## Task material

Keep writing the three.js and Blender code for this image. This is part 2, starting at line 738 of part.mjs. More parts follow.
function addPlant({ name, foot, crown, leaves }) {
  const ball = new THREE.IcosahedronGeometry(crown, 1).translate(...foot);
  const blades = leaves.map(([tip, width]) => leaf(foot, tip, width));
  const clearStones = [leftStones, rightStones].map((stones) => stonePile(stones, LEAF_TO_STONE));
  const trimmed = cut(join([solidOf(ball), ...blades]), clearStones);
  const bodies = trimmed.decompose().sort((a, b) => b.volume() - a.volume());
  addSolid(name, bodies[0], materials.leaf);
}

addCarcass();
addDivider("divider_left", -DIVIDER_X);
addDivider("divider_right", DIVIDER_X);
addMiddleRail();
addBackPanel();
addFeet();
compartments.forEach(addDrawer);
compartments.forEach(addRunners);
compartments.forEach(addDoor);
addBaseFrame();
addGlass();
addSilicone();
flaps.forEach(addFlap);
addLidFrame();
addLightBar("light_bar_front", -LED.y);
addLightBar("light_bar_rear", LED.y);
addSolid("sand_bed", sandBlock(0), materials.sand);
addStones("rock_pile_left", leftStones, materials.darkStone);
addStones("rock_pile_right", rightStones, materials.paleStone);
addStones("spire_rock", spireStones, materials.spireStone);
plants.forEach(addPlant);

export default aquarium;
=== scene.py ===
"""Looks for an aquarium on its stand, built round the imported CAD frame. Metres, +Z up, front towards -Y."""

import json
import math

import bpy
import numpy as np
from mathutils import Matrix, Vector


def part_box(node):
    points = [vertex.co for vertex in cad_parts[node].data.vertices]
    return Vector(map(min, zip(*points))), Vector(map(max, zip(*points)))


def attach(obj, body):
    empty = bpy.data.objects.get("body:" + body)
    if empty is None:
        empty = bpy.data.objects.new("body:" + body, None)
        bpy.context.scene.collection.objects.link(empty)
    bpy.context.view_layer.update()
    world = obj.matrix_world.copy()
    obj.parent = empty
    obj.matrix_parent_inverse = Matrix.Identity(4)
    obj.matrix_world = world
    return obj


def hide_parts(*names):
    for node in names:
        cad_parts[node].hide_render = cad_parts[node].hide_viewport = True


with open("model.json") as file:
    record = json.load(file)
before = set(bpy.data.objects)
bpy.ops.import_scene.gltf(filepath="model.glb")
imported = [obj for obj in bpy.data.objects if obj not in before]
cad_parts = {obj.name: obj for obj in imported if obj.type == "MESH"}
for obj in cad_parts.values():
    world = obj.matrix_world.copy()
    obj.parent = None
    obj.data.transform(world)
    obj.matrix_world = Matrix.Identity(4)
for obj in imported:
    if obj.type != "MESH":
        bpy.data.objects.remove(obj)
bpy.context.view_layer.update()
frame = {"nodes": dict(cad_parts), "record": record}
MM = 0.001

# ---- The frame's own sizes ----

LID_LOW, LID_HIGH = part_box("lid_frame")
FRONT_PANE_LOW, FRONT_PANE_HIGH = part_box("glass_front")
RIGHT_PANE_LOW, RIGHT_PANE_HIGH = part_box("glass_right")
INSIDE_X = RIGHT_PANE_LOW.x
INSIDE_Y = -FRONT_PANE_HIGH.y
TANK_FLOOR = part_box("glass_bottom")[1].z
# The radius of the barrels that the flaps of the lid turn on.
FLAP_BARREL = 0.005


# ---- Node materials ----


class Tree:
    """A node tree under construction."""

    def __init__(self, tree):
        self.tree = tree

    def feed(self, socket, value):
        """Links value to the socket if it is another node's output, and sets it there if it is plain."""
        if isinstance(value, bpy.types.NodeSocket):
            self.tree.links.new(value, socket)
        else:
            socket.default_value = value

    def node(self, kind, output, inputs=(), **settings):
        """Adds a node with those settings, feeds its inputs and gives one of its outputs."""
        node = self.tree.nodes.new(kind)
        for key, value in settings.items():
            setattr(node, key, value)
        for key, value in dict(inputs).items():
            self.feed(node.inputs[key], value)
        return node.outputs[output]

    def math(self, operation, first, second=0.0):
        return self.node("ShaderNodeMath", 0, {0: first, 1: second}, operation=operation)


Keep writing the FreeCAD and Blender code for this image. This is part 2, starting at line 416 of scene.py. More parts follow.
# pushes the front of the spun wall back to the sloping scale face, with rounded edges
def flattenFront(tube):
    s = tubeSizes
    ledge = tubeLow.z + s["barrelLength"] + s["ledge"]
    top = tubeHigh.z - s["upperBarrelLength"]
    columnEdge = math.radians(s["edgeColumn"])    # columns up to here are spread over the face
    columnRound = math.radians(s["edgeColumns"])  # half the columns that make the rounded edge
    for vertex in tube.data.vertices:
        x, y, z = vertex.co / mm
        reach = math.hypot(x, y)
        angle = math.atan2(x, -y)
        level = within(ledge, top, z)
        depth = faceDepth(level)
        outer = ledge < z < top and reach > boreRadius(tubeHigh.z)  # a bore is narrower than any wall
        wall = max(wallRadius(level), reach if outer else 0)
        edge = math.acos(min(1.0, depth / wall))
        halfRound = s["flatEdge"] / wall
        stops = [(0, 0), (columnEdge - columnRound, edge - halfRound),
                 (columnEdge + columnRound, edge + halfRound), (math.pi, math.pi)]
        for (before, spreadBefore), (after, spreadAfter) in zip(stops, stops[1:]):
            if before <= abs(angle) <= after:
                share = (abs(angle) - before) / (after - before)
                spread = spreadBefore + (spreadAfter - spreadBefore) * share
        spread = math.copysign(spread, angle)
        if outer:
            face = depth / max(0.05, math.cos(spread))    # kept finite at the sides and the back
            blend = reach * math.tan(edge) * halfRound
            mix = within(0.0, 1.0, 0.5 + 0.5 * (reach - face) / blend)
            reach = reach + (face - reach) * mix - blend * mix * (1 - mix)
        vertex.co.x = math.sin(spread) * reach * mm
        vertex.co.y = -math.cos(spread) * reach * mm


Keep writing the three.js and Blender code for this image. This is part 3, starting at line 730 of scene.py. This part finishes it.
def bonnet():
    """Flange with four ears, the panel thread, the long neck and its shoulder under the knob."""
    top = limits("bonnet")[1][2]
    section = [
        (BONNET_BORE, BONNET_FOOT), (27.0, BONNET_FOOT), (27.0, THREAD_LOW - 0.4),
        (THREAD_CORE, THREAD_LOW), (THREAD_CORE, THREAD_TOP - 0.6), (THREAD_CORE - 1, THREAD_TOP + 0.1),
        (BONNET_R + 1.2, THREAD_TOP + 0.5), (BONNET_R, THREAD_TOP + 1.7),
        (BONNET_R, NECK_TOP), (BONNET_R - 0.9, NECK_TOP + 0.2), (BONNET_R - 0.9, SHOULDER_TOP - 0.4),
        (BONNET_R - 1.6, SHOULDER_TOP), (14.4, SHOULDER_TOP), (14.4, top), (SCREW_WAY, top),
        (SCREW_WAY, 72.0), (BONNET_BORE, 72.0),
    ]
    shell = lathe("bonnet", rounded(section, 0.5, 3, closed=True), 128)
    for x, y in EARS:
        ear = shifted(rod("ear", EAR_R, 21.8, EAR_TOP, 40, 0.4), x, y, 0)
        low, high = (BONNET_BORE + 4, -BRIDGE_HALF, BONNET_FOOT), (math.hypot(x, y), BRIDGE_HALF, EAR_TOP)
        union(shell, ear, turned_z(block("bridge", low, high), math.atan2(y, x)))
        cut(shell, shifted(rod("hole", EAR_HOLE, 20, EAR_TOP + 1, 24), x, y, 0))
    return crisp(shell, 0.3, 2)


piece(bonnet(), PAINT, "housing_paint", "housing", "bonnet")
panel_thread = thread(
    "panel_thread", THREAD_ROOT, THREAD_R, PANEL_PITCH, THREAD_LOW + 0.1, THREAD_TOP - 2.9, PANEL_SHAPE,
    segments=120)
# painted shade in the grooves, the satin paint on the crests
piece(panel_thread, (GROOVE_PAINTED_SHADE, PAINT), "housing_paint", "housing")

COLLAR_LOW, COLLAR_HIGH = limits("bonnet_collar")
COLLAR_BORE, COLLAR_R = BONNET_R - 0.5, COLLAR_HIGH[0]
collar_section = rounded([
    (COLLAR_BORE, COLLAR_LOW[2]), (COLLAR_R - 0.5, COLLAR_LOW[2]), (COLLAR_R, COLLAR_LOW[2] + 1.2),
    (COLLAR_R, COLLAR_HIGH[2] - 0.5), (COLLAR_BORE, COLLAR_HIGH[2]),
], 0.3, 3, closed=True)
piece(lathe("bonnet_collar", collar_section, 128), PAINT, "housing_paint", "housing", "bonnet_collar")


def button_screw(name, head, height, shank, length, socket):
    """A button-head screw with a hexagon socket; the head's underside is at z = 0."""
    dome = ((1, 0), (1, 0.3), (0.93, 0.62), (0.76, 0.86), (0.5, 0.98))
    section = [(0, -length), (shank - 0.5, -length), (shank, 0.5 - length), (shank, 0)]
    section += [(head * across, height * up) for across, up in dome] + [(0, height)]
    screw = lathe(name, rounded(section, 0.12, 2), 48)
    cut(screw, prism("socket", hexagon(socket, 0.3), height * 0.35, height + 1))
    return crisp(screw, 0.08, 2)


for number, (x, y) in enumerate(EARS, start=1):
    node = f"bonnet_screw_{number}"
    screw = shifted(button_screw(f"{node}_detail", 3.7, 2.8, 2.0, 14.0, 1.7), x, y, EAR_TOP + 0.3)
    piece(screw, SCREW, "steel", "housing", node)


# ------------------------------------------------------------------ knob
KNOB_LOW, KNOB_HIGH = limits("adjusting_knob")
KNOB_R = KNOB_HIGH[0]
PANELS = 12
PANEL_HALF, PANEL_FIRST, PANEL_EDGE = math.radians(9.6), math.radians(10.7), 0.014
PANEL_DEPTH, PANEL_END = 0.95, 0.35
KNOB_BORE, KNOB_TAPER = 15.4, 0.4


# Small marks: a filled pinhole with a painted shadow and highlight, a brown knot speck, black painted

## What is needed
Take the lines from the line with "cad_parts[node].hide_render = cad_parts[node].hide_viewport" through the line with "imported = [obj", both ends included, and give them again exactly, with nothing else.

## Final result
        cad_parts[node].hide_render = cad_parts[node].hide_viewport = True


with open("model.json") as file:
    record = json.load(file)
before = set(bpy.data.objects)
bpy.ops.import_scene.gltf(filepath="model.glb")
imported = [obj for obj in bpy.data.objects if obj not in before]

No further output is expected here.